Saturday, December 25, 2010

F i n a l l y !

MERRRRRRRRRRRRRRRRRRRRRRRRRRY xmas..........

Its been an interesting day but thats not why Im here.....

saw the one person that has caused alot of thinking and emotions in my life the other day and I think its finally done....like D O N E ! I didnt think I would ever say it but after all this time, I think Im FINALLLLLLY over you!

It was good to see you.....was weird and strange but so "normal!" at the same time. Took me most of the time together to try and work out how I felt. I had to rush off to work, jumped in a cab and just as quickly as it all started, it seemed to end......

Will miss our good times.....our wonderful moments and how you made me fell but its so good to finally let go!

1 2 3 will forever be yours and them funny black and white birds.....

Thanks for the good times......

Sunday, May 30, 2010

Just cant stop thinking bout you or us....and its driving me nuts! deleted you from fb and your phone number from my phone so that I dont send you random messages but there just always seems to be SOMETHING that reminds me of you.....

WHY!?

Aaaargh!

What annoys me the most is that I dont know if its because I cant have "us" that I want us so much or if its because you are "the one"

Ive given SO much and recieved SO little.....def time to let go but why is it so DAMN hard :(

*blah*

Over and Out!

Friday, April 09, 2010

b l a h

b l a h ! thats how i feel and i have no idea why!
feel like just writing which is why im here.....my mind seems to be filled with a zillion million things and i cant seem to find an off button...

sometimes i wish i could just have few glimpses into the future to see in which direction i need to head....
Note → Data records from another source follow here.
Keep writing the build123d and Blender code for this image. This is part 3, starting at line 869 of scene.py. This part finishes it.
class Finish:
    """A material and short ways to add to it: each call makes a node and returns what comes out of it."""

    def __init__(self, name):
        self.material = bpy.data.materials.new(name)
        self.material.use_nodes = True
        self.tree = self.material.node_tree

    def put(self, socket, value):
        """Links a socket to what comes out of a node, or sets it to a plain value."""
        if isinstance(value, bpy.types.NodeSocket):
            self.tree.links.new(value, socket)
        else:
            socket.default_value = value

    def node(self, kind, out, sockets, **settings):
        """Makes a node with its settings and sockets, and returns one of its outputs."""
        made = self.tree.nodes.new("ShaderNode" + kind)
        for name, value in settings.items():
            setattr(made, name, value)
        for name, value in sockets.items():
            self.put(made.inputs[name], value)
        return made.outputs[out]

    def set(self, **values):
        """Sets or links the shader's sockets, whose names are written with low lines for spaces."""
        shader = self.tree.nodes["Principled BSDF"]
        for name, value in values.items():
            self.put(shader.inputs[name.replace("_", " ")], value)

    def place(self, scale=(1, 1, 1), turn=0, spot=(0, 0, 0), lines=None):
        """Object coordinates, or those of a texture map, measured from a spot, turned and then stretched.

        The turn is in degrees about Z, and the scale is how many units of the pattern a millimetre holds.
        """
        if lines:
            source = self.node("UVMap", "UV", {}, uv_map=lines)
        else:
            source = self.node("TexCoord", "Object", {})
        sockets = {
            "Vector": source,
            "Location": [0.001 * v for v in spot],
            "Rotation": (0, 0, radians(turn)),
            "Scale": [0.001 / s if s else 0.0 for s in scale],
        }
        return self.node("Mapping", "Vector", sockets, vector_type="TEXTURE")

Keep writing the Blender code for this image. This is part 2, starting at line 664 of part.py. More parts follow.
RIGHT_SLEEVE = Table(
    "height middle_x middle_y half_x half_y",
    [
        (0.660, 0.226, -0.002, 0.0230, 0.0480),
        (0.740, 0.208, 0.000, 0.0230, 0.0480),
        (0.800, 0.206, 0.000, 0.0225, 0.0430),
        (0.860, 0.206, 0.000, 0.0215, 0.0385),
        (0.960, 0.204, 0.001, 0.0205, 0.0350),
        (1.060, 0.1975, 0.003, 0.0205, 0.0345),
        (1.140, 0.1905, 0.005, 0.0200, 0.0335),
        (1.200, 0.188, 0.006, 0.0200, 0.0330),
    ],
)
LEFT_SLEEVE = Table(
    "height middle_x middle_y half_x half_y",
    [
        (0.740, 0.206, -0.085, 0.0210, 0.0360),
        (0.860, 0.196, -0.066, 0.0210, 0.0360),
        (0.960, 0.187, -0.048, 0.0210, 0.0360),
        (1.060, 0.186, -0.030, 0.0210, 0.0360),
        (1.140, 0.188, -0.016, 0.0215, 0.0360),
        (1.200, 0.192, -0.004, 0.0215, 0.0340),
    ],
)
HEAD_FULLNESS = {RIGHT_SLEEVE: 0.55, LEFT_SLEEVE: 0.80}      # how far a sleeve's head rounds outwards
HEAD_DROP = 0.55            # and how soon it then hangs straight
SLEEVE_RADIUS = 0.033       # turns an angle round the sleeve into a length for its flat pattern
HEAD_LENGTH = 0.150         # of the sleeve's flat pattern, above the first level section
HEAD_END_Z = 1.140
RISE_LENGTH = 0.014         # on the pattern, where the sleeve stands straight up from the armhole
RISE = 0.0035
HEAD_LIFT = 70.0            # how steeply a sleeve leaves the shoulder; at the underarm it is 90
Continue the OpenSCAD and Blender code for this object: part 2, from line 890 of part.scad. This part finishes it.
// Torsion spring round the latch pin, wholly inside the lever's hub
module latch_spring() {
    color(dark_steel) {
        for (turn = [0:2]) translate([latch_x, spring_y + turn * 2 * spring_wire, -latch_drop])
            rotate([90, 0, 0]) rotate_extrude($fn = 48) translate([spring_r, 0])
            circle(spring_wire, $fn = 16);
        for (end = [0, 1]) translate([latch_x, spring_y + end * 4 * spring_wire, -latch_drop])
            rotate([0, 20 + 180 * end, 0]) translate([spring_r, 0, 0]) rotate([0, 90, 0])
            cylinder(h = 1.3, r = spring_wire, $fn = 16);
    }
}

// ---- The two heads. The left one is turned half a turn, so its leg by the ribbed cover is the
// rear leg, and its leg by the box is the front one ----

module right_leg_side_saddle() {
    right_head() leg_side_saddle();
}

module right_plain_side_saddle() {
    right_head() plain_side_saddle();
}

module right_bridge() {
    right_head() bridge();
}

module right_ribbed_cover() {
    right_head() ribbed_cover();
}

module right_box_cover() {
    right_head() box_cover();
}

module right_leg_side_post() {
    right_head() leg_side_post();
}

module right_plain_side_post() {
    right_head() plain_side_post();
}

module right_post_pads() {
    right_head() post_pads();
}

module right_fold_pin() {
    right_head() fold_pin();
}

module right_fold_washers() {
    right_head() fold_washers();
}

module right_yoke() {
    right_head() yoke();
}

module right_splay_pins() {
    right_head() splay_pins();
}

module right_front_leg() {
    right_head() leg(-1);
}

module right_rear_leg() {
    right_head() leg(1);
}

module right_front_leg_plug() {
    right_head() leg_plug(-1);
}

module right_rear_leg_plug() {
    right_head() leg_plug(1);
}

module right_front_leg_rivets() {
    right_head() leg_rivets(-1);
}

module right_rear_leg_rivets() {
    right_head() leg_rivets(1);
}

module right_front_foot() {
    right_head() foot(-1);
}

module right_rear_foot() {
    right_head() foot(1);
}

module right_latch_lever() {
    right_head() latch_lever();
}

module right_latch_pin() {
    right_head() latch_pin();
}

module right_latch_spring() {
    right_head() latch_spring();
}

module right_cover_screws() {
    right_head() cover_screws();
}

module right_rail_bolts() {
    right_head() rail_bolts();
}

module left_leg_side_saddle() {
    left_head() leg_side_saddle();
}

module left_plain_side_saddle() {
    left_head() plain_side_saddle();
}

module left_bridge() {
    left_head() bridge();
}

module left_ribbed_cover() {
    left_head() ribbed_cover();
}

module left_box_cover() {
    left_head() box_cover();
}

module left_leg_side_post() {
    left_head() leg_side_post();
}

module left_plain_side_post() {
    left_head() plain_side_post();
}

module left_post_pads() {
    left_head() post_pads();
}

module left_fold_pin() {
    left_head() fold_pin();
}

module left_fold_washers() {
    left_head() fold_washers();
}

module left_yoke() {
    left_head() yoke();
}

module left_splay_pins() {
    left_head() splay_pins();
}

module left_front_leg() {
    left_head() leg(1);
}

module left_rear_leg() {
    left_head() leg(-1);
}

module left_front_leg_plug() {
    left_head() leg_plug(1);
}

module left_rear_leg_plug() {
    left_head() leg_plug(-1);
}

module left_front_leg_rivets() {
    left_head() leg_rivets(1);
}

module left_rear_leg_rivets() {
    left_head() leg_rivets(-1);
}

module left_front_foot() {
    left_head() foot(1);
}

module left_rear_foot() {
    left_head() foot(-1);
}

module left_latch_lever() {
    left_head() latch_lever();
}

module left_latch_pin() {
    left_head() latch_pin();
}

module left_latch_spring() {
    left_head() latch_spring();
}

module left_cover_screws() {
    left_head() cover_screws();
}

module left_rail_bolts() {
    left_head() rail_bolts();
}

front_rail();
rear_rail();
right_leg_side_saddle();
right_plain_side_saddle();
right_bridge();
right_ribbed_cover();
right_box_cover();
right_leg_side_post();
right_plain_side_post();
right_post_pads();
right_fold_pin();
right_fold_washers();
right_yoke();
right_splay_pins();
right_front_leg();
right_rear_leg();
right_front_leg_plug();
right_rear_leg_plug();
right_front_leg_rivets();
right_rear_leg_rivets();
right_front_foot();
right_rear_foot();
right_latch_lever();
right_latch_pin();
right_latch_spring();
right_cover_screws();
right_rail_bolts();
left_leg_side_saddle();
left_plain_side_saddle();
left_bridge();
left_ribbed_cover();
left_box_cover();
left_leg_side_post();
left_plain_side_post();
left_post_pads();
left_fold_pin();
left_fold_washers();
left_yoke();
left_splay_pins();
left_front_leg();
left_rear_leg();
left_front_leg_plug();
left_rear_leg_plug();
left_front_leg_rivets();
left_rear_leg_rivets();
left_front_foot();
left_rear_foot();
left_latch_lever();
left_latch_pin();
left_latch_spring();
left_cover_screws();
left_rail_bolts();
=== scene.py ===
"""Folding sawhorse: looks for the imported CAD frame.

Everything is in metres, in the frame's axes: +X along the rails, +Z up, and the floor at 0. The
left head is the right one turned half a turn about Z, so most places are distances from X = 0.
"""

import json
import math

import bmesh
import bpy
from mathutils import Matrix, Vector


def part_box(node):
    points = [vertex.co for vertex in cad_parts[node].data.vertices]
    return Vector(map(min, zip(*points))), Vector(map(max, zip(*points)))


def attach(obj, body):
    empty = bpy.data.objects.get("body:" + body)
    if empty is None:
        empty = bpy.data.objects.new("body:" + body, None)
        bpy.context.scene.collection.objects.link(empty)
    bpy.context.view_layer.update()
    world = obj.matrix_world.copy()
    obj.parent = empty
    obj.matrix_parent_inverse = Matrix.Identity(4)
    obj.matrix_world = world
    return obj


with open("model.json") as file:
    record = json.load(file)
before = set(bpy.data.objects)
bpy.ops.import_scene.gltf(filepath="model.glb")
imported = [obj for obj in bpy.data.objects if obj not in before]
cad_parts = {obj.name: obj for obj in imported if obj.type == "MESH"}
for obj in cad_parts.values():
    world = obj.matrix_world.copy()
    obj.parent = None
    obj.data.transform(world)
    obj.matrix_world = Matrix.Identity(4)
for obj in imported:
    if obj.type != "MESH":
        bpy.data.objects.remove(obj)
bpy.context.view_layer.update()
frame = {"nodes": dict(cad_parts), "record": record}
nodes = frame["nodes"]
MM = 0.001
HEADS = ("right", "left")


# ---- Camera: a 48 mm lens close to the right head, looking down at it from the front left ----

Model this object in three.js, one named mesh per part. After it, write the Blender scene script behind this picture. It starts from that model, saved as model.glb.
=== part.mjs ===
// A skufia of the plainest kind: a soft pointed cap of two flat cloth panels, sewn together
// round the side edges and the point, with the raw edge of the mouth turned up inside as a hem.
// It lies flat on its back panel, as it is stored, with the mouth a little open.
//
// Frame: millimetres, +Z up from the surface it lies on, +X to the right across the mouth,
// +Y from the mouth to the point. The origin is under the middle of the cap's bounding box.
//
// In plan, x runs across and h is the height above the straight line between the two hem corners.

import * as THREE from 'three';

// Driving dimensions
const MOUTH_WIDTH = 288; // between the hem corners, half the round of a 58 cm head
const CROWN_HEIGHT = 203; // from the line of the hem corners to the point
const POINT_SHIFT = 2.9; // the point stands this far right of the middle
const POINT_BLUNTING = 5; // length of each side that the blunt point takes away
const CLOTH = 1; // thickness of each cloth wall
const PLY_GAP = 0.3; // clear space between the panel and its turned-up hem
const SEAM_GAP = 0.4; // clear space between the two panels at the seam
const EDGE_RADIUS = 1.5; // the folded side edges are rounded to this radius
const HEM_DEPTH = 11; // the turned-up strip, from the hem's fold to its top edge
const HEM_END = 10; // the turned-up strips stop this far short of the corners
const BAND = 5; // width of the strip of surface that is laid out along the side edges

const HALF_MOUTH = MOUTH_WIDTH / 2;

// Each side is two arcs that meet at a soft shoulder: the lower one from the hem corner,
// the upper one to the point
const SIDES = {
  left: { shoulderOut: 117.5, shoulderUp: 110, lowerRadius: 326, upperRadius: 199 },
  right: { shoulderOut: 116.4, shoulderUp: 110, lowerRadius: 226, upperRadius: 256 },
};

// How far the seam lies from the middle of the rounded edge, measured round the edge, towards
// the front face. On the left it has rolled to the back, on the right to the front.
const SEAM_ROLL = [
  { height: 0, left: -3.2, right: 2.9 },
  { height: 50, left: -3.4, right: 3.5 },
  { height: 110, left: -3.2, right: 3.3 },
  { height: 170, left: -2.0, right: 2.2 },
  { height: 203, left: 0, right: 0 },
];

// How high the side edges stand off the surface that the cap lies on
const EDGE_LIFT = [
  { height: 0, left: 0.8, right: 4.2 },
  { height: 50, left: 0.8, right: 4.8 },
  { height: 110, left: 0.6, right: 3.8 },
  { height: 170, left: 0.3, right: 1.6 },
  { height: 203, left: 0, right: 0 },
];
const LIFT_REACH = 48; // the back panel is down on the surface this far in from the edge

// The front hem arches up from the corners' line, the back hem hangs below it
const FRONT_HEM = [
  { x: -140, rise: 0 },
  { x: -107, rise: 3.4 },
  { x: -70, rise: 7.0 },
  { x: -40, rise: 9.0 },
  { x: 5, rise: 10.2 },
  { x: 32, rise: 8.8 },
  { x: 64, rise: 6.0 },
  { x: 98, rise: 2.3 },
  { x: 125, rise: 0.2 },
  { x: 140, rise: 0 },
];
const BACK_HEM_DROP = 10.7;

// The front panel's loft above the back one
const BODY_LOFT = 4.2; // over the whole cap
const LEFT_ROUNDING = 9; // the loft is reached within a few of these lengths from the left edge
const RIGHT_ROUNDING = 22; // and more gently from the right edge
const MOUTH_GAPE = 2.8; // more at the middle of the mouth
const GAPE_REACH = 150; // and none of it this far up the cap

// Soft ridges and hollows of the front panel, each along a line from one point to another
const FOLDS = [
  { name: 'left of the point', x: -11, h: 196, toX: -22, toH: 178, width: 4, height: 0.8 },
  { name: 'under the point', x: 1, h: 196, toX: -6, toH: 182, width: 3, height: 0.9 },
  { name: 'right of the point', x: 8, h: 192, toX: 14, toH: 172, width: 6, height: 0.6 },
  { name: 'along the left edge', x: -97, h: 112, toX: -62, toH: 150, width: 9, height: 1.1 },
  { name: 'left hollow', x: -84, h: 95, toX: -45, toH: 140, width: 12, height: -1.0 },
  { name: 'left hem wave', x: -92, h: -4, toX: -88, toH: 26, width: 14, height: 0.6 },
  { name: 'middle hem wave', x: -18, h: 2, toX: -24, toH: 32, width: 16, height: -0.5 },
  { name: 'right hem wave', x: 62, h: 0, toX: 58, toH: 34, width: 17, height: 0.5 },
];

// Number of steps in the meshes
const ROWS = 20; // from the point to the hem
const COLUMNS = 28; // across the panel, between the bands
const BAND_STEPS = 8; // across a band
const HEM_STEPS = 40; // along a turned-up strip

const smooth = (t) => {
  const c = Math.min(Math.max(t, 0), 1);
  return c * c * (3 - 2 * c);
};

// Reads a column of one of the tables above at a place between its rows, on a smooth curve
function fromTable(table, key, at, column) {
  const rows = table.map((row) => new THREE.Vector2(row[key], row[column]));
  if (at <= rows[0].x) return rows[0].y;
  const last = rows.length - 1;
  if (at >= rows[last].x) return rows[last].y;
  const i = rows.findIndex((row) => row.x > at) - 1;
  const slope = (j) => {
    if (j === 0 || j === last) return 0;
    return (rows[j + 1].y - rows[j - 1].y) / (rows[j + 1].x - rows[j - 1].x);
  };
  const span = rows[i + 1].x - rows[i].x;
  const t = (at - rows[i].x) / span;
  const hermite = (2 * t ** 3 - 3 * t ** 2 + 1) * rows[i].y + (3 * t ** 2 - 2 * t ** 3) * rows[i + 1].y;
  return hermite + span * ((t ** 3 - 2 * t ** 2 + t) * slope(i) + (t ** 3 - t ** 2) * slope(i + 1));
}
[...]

realised too that we really need to appreciate what we have in life and love the ones around us...ppl get taken away so easily and as we get older it seems to happen more often!

signing out
*wave*

Saturday, August 15, 2009

Montreal - Canada

Im back in Montreal and ready for another 3 months of training at Cirque's HQ's.

Who knows what will happen and how my life will change in the next few months but Im here to learn, train hard and have fun!